In one respect Modi’s claim to be a unique leader, with no precedent to match, is right. For the very first time ever the nation is cursed with a divisive leader. He has followed his Gujarat Model faithfully by debasing political discourse nationally as he had in Gujarat. If on November 22 he accused the opposition of corruption ( The Hindu , November 23), on December 27 he hit back at the opposition for its legitimate criticism by denouncing “ choron ke sardar ” (leaders of thieves). Aspirations for dictatorship were not concealed. Modi called himself a “chowkidar” (watchman) ( Indian Express , December 28). It is a menace to democracy.
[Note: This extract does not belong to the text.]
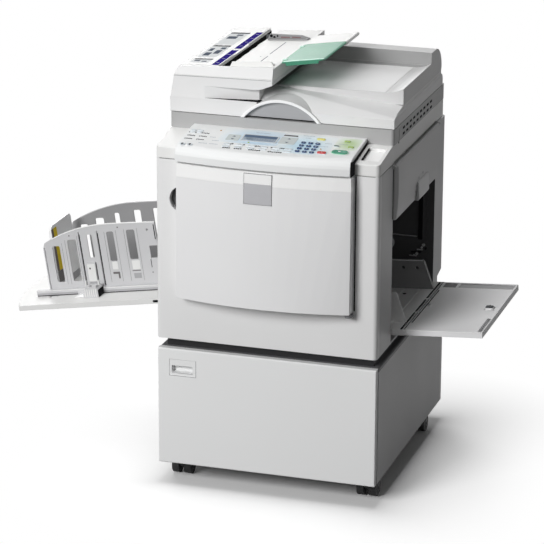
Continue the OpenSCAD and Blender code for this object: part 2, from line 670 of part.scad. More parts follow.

The opposition is worse than divided. It is inept. A White Paper on Modi’s War on the Poor, containing a full record, from November 8 to December 30, is called for. It should comprise his utterances, the zig-zags of decisions, and an exposure of the people’s sufferings—the queues, the harm to the economy and the deaths.
Modi is not a strong leader. He is an incompetent one whom failures drove to dwell in a bubble. On December 27 he claimed: “Through the note ban, in one stroke, we destroyed the world of terrorism, drug mafia, human trafficking and underworld” ( The Hindu , December 28). Don’t laugh; be prepared for worse. A paranoid who can speak thus can do much worse as desperation and failures mount. He cannot accept reverses and defeats. A grave misfortune has befallen the country. With Narendra Modi, the office of Prime Minister of India has fallen to its lowest depths.